SOURCE MATERIAL =
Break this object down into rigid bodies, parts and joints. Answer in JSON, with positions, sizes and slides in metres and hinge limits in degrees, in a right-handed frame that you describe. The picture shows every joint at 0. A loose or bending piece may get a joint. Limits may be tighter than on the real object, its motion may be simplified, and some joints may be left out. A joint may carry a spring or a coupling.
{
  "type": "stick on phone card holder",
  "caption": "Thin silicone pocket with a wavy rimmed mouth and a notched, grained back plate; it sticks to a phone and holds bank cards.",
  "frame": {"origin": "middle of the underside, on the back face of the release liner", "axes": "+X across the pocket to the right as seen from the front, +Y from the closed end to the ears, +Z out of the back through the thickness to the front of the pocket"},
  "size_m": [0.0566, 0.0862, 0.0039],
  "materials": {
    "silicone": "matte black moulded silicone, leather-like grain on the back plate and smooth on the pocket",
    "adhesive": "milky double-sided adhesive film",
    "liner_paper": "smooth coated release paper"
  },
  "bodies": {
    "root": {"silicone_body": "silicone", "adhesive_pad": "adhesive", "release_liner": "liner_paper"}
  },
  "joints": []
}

TASK DIRECTIONS =
Write down the full listing again, exactly.

PROBLEM SOLUTION =
Break this object down into rigid bodies, parts and joints. Answer in JSON, with positions, sizes and slides in metres and hinge limits in degrees, in a right-handed frame that you describe. The picture shows every joint at 0. A loose or bending piece may get a joint. Limits may be tighter than on the real object, its motion may be simplified, and some joints may be left out. A joint may carry a spring or a coupling.
{
  "type": "stick on phone card holder",
  "caption": "Thin silicone pocket with a wavy rimmed mouth and a notched, grained back plate; it sticks to a phone and holds bank cards.",
  "frame": {"origin": "middle of the underside, on the back face of the release liner", "axes": "+X across the pocket to the right as seen from the front, +Y from the closed end to the ears, +Z out of the back through the thickness to the front of the pocket"},
  "size_m": [0.0566, 0.0862, 0.0039],
  "materials": {
    "silicone": "matte black moulded silicone, leather-like grain on the back plate and smooth on the pocket",
    "adhesive": "milky double-sided adhesive film",
    "liner_paper": "smooth coated release paper"
  },
  "bodies": {
    "root": {"silicone_body": "silicone", "adhesive_pad": "adhesive", "release_liner": "liner_paper"}
  },
  "joints": []
}